85. Maximal Rectangle

Information

  • Diffculty: Hard

  • Created: 2020-03-10 09:29:00

  • Last Motified: 2020-03-10 09:51:40

  • Tags: Array, Hash Table, Dynamic Programming, Stack

Intuition

We could handle it by rows.

In each row, it is easily to get the maximum height of the current column by DP. Because dp[i][j] = dp[i - 1][j] + 1 if matrix[i][j] is 1, else it is 0.
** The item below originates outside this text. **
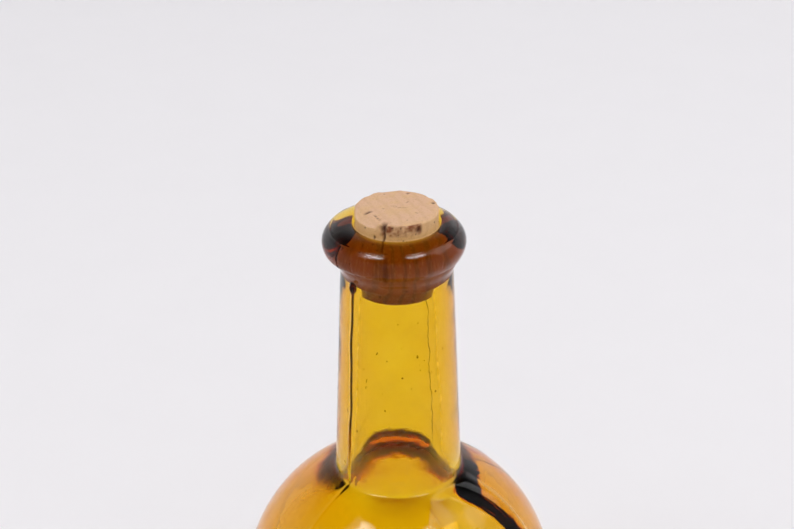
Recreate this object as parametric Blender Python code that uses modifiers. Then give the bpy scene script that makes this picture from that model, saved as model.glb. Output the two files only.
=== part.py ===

With this dp array, we could use the algorithm we used in problem <85. Largest Rectangle in Histogram> to get the maximum area of the rectangle ends with each node.

Solution

class Solution:
    def maximalRectangle(self, matrix: List[List[str]]) -> int:
        if not matrix or not matrix[0]:
            return 0
        m, n = len(matrix), len(matrix[0])
        dp = [0] * (n + 1)
        max_area = 0
        for i in range(m):
            # Use DP to get the height of each column
            for j in range(n):
                if matrix[i][j] == "1":
                    dp[j] += 1
                else:
                    dp[j] = 0

            # Use stack to get the maximum area
            stack = [[-1, -1]]
            for index, height in enumerate(dp):
                i = index
                while stack[-1][0] >= height:
                    h, i = stack.pop()
                    area = h * (index - i)
                    max_area = max(area, max_area)
                stack.append([height, i])
        return max_area